--- Data lines ---

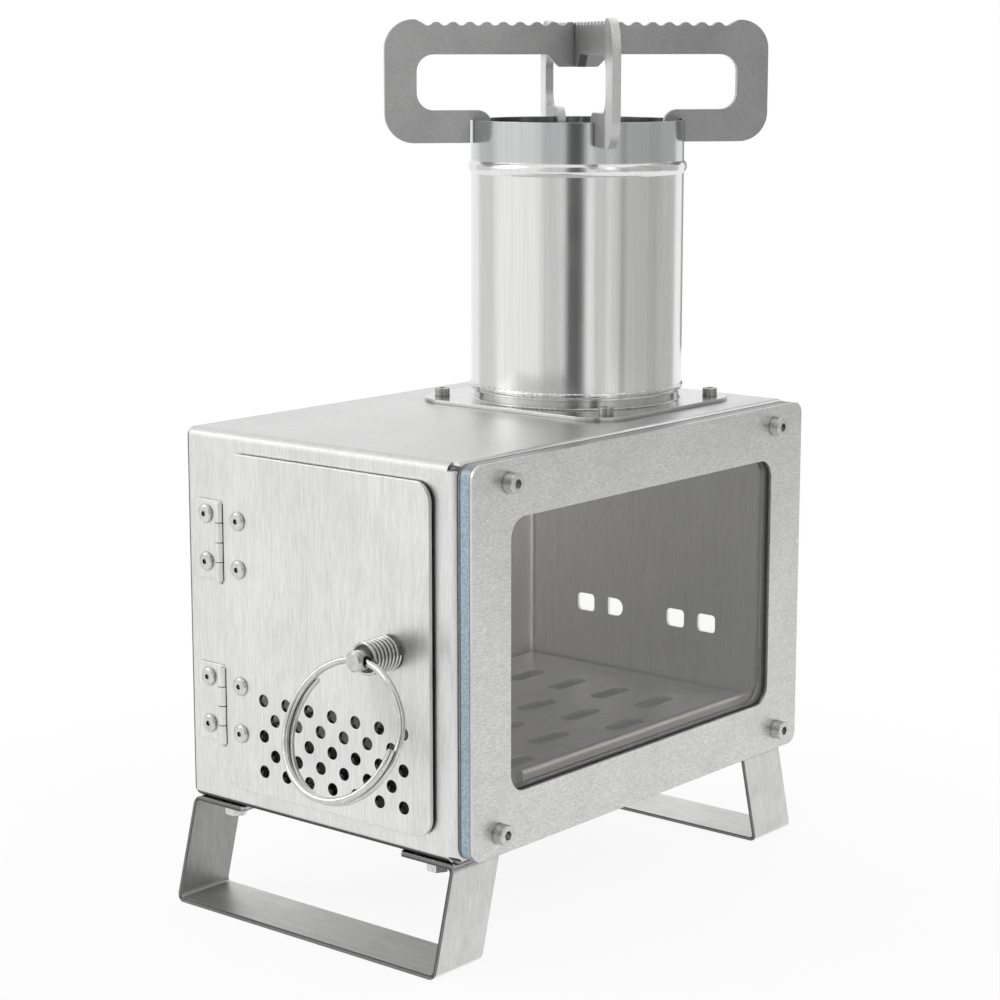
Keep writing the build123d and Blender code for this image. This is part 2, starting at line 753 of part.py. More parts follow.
def foot(top_outer_y, outward):
    """A foot whose legs lean outward along Y from the outer edge of its top flanges."""
    top_inner_y = top_outer_y - outward * foot_strip
    bottom_outer_y = top_outer_y + outward * foot_lean
    bottom_inner_y = top_inner_y + outward * foot_lean
    middle_y = (top_inner_y + bottom_outer_y) / 2
    inside = foot_half_width - foot_thickness
    flange_end = foot_half_width - foot_flange_length
    with BuildPart() as strip:
        with BuildSketch(Plane.XZ.offset(-middle_y)):
            with BuildLine():
                FilletPolyline(
                    (foot_x - flange_end, base_z),
                    (foot_x - foot_half_width, base_z),
                    (foot_x - foot_half_width, 0),
                    (foot_x + foot_half_width, 0),
                    (foot_x + foot_half_width, base_z),
                    (foot_x + flange_end, base_z),
                    radius=foot_bend,
                )
                Line((foot_x + flange_end, base_z), (foot_x + flange_end, base_z - foot_thickness))
                FilletPolyline(
                    (foot_x + flange_end, base_z - foot_thickness),
                    (foot_x + inside, base_z - foot_thickness),
                    (foot_x + inside, foot_thickness),
                    (foot_x - inside, foot_thickness),
                    (foot_x - inside, base_z - foot_thickness),
                    (foot_x - flange_end, base_z - foot_thickness),
                    radius=foot_bend - foot_thickness,
                )
                Line((foot_x - flange_end, base_z - foot_thickness), (foot_x - flange_end, base_z))
            make_face()
        extrude(amount=foot_strip + foot_lean, both=True)
        with BuildSketch(Plane.YZ.offset(foot_x)):
            Polygon(
                (top_outer_y, base_z),
                (bottom_outer_y, 0),
                (bottom_inner_y, 0),
                (top_inner_y, base_z),
                align=None,
            )
        extrude(amount=body_width, both=True, mode=Mode.INTERSECT)
        flange_edges = strip.edges().filter_by_position(
            Axis.Z, base_z - foot_thickness - 0.1, base_z + 0.1
        )
        flange_end_edges = flange_edges.filter_by_position(
            Axis.X, foot_x - flange_end - 0.1, foot_x + flange_end + 0.1
        )
        fillet(flange_end_edges.sort_by(SortBy.LENGTH)[:4], foot_flange_corner)
        bolt_holes = discs(shell_base, foot_bolt_points, m4_hole_radius)
        extrude(bolt_holes, amount=-foot_thickness, mode=Mode.SUBTRACT)
    return strip.part


with BuildPart() as front_foot:
    add(foot(front_y - foot_front_overhang, -1))
front_foot.part.label = "front_foot"
export_step(front_foot.part, "parts/front_foot.step")

with BuildPart() as rear_foot:
    add(foot(rear_y + foot_rear_overhang, 1))
rear_foot.part.label = "rear_foot"
export_step(rear_foot.part, "parts/rear_foot.step")

with BuildPart() as foot_bolts:
    under_flange = shell_base.offset(-foot_thickness)
    foot_shank = foot_thickness + sheet + m4_nut_height + thread_beyond_nut
    extrude(hexagons(under_flange, foot_bolt_points, m4_hex_across), amount=-m4_hex_height)
    extrude(discs(under_flange, foot_bolt_points, m4_radius), amount=foot_shank)
foot_bolts.part.label = "foot_bolts"
export_step(foot_bolts.part, "parts/foot_bolts.step")

with BuildPart() as foot_nuts:
    floor_inside = shell_base.offset(sheet)
    add(hex_nuts(floor_inside, foot_bolt_points, m4_nut_across, m4_nut_height, m4_radius))
foot_nuts.part.label = "foot_nuts"
export_step(foot_nuts.part, "parts/foot_nuts.step")


# Hinges: a leaf on the front panel, a leaf behind the door and a pin each

knuckle_height = hinge_height / knuckle_count


def hinge_leaf(center_z, side, back_y, knuckles, bore_radius):
    """A leaf that reaches to one side of the pin, with some of the knuckles around it."""
    bottom_z = center_z - hinge_height / 2
    leaf_plane = Plane.XZ.offset(-back_y)
    others = [index for index in range(knuckle_count) if index not in knuckles]
    notch_reach = barrel_radius + notch_clearance
    with BuildPart() as leaf:
        with BuildSketch(leaf_plane):
            with Locations((hinge_x + side * hinge_leaf_width / 2, center_z)):
                Rectangle(hinge_leaf_width, hinge_height)
            for index in others:
                with Locations((hinge_x, bottom_z + (index + 0.5) * knuckle_height)):
                    Rectangle(2 * notch_reach, knuckle_height + knuckle_gap, mode=Mode.SUBTRACT)
        extrude(amount=leaf_thickness)
        outer_corners = leaf.edges().filter_by(Axis.Y).group_by(Axis.X)[0 if side < 0 else -1]
        fillet(outer_corners, leaf_corner)
        for index in knuckles:
            knuckle_z = bottom_z + (index + 0.5) * knuckle_height
            with Locations((hinge_x, hinge_y, knuckle_z)):
                Cylinder(barrel_radius, knuckle_height - knuckle_gap)
        with Locations((hinge_x, hinge_y, center_z)):
            Cylinder(bore_radius, hinge_height + 1, mode=Mode.SUBTRACT)
        holes = discs(leaf_plane, fixed_rivet_points if side < 0 else door_rivet_points, rivet_radius)
        extrude(holes, amount=leaf_thickness, mode=Mode.SUBTRACT)
    return leaf.part


for name, center_z in hinge_centers.items():
    with BuildPart() as fixed_leaf:
        add(hinge_leaf(center_z, -1, front_y, (1, 3), hinge_pin_radius))
    fixed_leaf.part.label = f"hinge_{name}_fixed_leaf"
    export_step(fixed_leaf.part, f"parts/hinge_{name}_fixed_leaf.step")

    with BuildPart() as door_leaf:
        door_leaf_back_y = front_y - door_standoff + leaf_thickness
        door_leaf_bore = hinge_pin_radius + hinge_pin_running_clearance
        add(hinge_leaf(center_z, 1, door_leaf_back_y, (0, 2), door_leaf_bore))
    door_leaf.part.label = f"hinge_{name}_door_leaf"
    export_step(door_leaf.part, f"parts/hinge_{name}_door_leaf.step")

    with BuildPart() as hinge_pin:
        with Locations((hinge_x, hinge_y, center_z - hinge_pin_overhang / 2)):
            Cylinder(hinge_pin_radius, hinge_height + hinge_pin_overhang)
    hinge_pin.part.label = f"hinge_{name}_pin"
    export_step(hinge_pin.part, f"parts/hinge_{name}_pin.step")

with BuildPart() as fixed_leaf_rivets:
    add(blind_rivets(front_face.offset(leaf_thickness), fixed_rivet_points, leaf_thickness + sheet))
fixed_leaf_rivets.part.label = "fixed_leaf_rivets"
export_step(fixed_leaf_rivets.part, "parts/fixed_leaf_rivets.step")

with BuildPart() as door_leaf_rivets:
    add(blind_rivets(door_face, door_rivet_points, leaf_thickness + door_thickness))
door_leaf_rivets.part.label = "door_leaf_rivets"
export_step(door_leaf_rivets.part, "parts/door_leaf_rivets.step")


# Door panel with its staggered air holes and the latch hole

with BuildPart() as door_panel:
    door_center = (left_x + (door_left + door_right) / 2, base_z + (door_bottom + door_top) / 2)
    door_outline = plate(door_back, door_center, door_right - door_left, door_top - door_bottom, door_corner)
    extrude(door_outline, amount=door_thickness)
    with BuildSketch(door_back):
        with Locations((left_x + vent_center_from_left, base_z + vent_center_height)):
            with GridLocations(vent_pitch, 2 * vent_row_pitch, vent_wide_row, vent_wide_rows):
                Circle(vent_radius)
            with GridLocations(vent_pitch, 2 * vent_row_pitch, vent_wide_row - 1, vent_narrow_rows):
                Circle(vent_radius)
        with Locations(latch_point):
            Circle(latch_pin_radius + latch_running_clearance)
        with Locations(*door_rivet_points):
            Circle(rivet_radius)
    extrude(amount=door_thickness, mode=Mode.SUBTRACT)
door_panel.part.label = "door_panel"
export_step(door_panel.part, "parts/door_panel.step")


# Latch: a cross-drilled pin, the tongue and nut behind the door

shoulder = front_face.offset(-sheet - tongue_to_panel)
pin_front = front_face.offset(latch_pin_reach)
stud_length = tongue_thickness + latch_nut_height + latch_stud_beyond_nut

with BuildPart() as latch_pin:
    pin_length = latch_pin_reach + sheet + tongue_to_panel
    extrude(discs(pin_front, [latch_point], latch_pin_radius), amount=-pin_length)
    chamfer(latch_pin.edges().filter_by(GeomType.CIRCLE).sort_by(Axis.Y)[0], latch_pin_chamfer)
    extrude(discs(shoulder, [latch_point], latch_stud_radius), amount=-stud_length)
    with BuildSketch(Plane.YZ.offset(latch_x)):
        with Locations((ring_hole.Y, ring_hole.Z)):
            Circle(latch_hole_radius)
    extrude(amount=2 * latch_pin_radius, both=True, mode=Mode.SUBTRACT)
latch_pin.part.label = "latch_pin"
export_step(latch_pin.part, "parts/latch_pin.step")

with BuildPart() as latch_tongue:
    with BuildSketch(shoulder):
        with Locations((latch_x, latch_z + (tongue_length - tongue_width / 2) / 2)):
            SlotOverall(tongue_length + tongue_width / 2, tongue_width, rotation=90)
        with Locations(latch_point):
            Circle(latch_stud_radius, mode=Mode.SUBTRACT)
    extrude(amount=-tongue_thickness)
latch_tongue.part.label = "latch_tongue"
export_step(latch_tongue.part, "parts/latch_tongue.step")

with BuildPart() as latch_nut:
    nut_back = shoulder.offset(-tongue_thickness - latch_nut_height)
    add(hex_nuts(nut_back, [latch_point], latch_nut_across, latch_nut_height, latch_stud_radius))
latch_nut.part.label = "latch_nut"
export_step(latch_nut.part, "parts/latch_nut.step")


# Latch spring: a slightly tapered coil around the pin, from near the ring to the door

spring_outer_y = front_y - spring_outer_reach + spring_wire / 2
spring_door_y = front_y - door_standoff - door_thickness - spring_end_gap - spring_wire / 2
spring_travel = spring_door_y - spring_outer_y


def spring_point(turn):
    """Middle of the spring's wire after a number of turns from its outer end."""
    share = turn / spring_turn_count
    radius = spring_outer_radius + (spring_door_radius - spring_outer_radius) * share
    angle = 2 * pi * turn
    return Vector(
        latch_x + radius * cos(angle),
        spring_outer_y + spring_travel * share,
        latch_z + radius * sin(angle),
    )


def spring_direction(turn):
    """Direction of the spring's wire, as it winds towards the door."""
    step = 1e-4
    return (spring_point(turn + step) - spring_point(turn - step)).normalized()


with BuildPart() as latch_spring:
    with BuildLine() as spring_path:
        for quarter in range(4 * spring_turn_count):
            start_turn = quarter / 4
            end_turn = (quarter + 1) / 4
            biarc(
                spring_point(start_turn),
                spring_direction(start_turn),
                spring_point(end_turn),
                spring_direction(end_turn),
            )
    with BuildSketch(Plane(origin=spring_path.line @ 0, z_dir=spring_path.line % 0)):
        Circle(spring_wire / 2)
    sweep(path=spring_path.line)
latch_spring.part.label = "latch_spring"
export_step(latch_spring.part, "parts/latch_spring.step")


# Split ring: one wire of a turn and a half in two layers, through the pin's cross hole

swing = radians(ring_swing)
ring_plane = Plane(
    origin=ring_hole + Vector(0, -sin(swing), -cos(swing)) * ring_radius,
    x_dir=(1, 0, 0),
    z_dir=(0, -cos(swing), sin(swing)),
)
layer_pitch = ring_wire + ring_layer_gap


def ring_point(angle, depth):
    """A point of the ring, its angle clockwise from the top and its depth behind the front layer."""
    turn = radians(angle)
    return ring_plane.from_local_coords(Vector(ring_radius * sin(turn), ring_radius * cos(turn), -depth))


def ring_direction(angle):
    """Direction of the wire within a layer, clockwise."""
    turn = radians(angle)
    ahead = ring_plane.from_local_coords(Vector(cos(turn), -sin(turn), 0))
    return ahead - ring_plane.origin


def ring_layer(start_angle, end_angle, depth, arcs):
    """A flat stretch of the ring as equal arcs."""
    step = (end_angle - start_angle) / arcs
    for index in range(arcs):
        from_angle = start_angle + index * step
        ThreePointArc(
            ring_point(from_angle, depth),
            ring_point(from_angle + step / 2, depth),
            ring_point(from_angle + step, depth),
        )


with BuildPart() as pull_ring:
    with BuildLine() as ring_path:
        ring_layer(ring_start_angle, ring_cross_start, 0, ring_front_arc_count)
        biarc(
            ring_point(ring_cross_start, 0),
            ring_direction(ring_cross_start),
            ring_point(ring_cross_end, layer_pitch),
            ring_direction(ring_cross_end),
        )
        ring_layer(ring_cross_end, ring_end_angle, layer_pitch, ring_rear_arc_count)
    with BuildSketch(Plane(origin=ring_path.line @ 0, z_dir=ring_path.line % 0)):
        Circle(ring_wire / 2)
    sweep(path=ring_path.line)
pull_ring.part.label = "pull_ring"
export_step(pull_ring.part, "parts/pull_ring.step")


# Least gaps of the two wound wires to themselves


def samples(path, spacing):
    """Points along a path of arcs, at most a spacing apart."""
    points = []
    for arc in path.edges():
        count = ceil(arc.length / spacing)
        points += [arc @ (index / count) for index in range(count)]
    return points


spring_gap = least_gap(samples(spring_path.line, 0.5), spring_wire, 4 * spring_wire)
ring_gap = least_gap(samples(ring_path.line, 1.0), ring_wire, 4 * ring_wire)
print(f"latch spring: least gap to itself {spring_gap:.2f} mm")
print(f"pull ring: least gap to itself {ring_gap:.2f} mm")
print(f"body from x {left_x:.3f} to {right_x:.3f}, y {front_y:.3f} to {rear_y:.3f}")
print(f"body from z {base_z:.3f} to {top_z:.3f}")
print(f"hinge axis x {hinge_x:.3f}, y {hinge_y:.3f}")
print(f"latch axis x {latch_x:.3f}, z {latch_z:.3f}, ring hole y {ring_hole.Y:.3f}")
print(f"flue centre x {flue_center[0]:.3f}, y {flue_center[1]:.3f}")
print(f"pipe rim z {rim_z:.3f}, pot stand top z {stand_top_z:.3f}")
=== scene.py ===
import logging
import math
from dataclasses import dataclass
from enum import Enum
from typing import Protocol

import bmesh
import bpy
from mathutils import Matrix, Vector


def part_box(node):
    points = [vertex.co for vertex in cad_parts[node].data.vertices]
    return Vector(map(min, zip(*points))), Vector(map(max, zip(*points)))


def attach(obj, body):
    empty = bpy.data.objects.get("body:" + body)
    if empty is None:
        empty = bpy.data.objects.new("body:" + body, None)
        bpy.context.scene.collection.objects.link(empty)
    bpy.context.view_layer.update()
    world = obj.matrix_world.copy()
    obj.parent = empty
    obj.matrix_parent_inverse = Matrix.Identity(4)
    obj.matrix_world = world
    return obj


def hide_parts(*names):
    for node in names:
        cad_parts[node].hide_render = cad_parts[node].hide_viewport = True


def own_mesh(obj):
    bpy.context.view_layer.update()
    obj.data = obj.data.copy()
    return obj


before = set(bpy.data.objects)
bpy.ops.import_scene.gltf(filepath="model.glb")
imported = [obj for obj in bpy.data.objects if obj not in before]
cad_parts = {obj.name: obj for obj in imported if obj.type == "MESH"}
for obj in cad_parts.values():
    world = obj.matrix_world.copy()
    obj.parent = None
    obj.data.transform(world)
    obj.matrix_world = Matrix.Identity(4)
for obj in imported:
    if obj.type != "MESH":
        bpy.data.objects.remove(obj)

LOG = logging.getLogger("wood_stove")
Triple = tuple[float, float, float]
Color = Triple
Span = tuple[float, float]
Box = tuple[Vector, Vector]
Socket = bpy.types.NodeSocket
Value = Socket | float | tuple

# The same along each axis, and three directions in the frame
EVEN: Triple = (1.0, 1.0, 1.0)
EAST: Triple = (1.0, 0.0, 0.0)
BACK: Triple = (0.0, 1.0, 0.0)
UP: Triple = (0.0, 0.0, 1.0)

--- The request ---
The required output is an exact reproduction of the lines starting at the one that contains "4 * spring_wire)" and ending at the one that contains "for node in". Both boundary lines belong to it.

--- Response to the task ---
spring_gap = least_gap(samples(spring_path.line, 0.5), spring_wire, 4 * spring_wire)
ring_gap = least_gap(samples(ring_path.line, 1.0), ring_wire, 4 * ring_wire)
print(f"latch spring: least gap to itself {spring_gap:.2f} mm")
print(f"pull ring: least gap to itself {ring_gap:.2f} mm")
print(f"body from x {left_x:.3f} to {right_x:.3f}, y {front_y:.3f} to {rear_y:.3f}")
print(f"body from z {base_z:.3f} to {top_z:.3f}")
print(f"hinge axis x {hinge_x:.3f}, y {hinge_y:.3f}")
print(f"latch axis x {latch_x:.3f}, z {latch_z:.3f}, ring hole y {ring_hole.Y:.3f}")
print(f"flue centre x {flue_center[0]:.3f}, y {flue_center[1]:.3f}")
print(f"pipe rim z {rim_z:.3f}, pot stand top z {stand_top_z:.3f}")
=== scene.py ===
import logging
import math
from dataclasses import dataclass
from enum import Enum
from typing import Protocol

import bmesh
import bpy
from mathutils import Matrix, Vector


def part_box(node):
    points = [vertex.co for vertex in cad_parts[node].data.vertices]
    return Vector(map(min, zip(*points))), Vector(map(max, zip(*points)))


def attach(obj, body):
    empty = bpy.data.objects.get("body:" + body)
    if empty is None:
        empty = bpy.data.objects.new("body:" + body, None)
        bpy.context.scene.collection.objects.link(empty)
    bpy.context.view_layer.update()
    world = obj.matrix_world.copy()
    obj.parent = empty
    obj.matrix_parent_inverse = Matrix.Identity(4)
    obj.matrix_world = world
    return obj


def hide_parts(*names):
    for node in names:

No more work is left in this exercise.